Gemäß § 270 Abs. 1 BGB trägt grundsätzlich der Schuldner das sogenannte Übermittlungsrisiko für den Zahlungsvorgang, das heißt, er muss dafür sorgen, dass die Zahlung rechtzeitig und ordnungsgemäß beim Gläubiger eingeht. Gerät das Zahlungsmittel (z. B. Bargeld, Scheck oder Überweisung) auf dem Weg zum Gläubiger in Verlust oder wird es verspätet gutgeschrieben, bleibt die Schuld bis zur tatsächlichen Gutschrift bestehen. Erst mit Gutschrift auf dem Konto des Gläubigers ist die Leistung bewirkt. Sollte sich der Gläubiger jedoch in Annahmeverzug befinden, kann unter Umständen eine Ausnahme gelten (§ 300 BGB).

Welche Besonderheiten gelten bei Geldsummenschulden im Insolvenzrecht?

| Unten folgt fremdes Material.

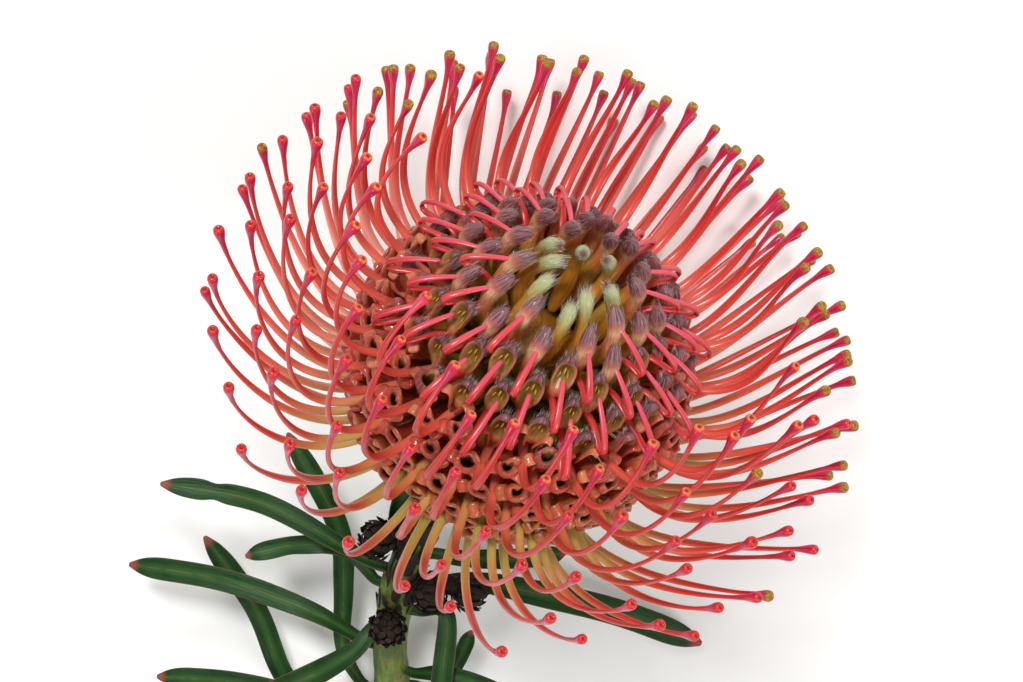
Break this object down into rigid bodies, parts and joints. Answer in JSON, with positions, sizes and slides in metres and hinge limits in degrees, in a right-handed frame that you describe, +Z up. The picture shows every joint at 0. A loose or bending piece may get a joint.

Im Insolvenzverfahren werden Geldsummenschulden des Schuldners grundsätzlich als Insolvenzforderungen behandelt (§ 38 InsO). Gläubiger müssen ihre Forderungen ordnungsgemäß zur Insolvenztabelle anmelden. Während des Insolvenzverfahrens ist die Einzelzwangsvollstreckung bezüglich Geldschulden unzulässig (§ 89 InsO). Nach Abschluss des Verfahrens werden Geldsummenschulden in der festgestellten Insolvenzquote befriedigt; ein darüber hinausgehender Anspruch besteht in der Regel nicht mehr. Besondere Vorschriften gelten für Geldsummenschulden aus unerlaubter Handlung und sogenannte Masseverbindlichkeiten.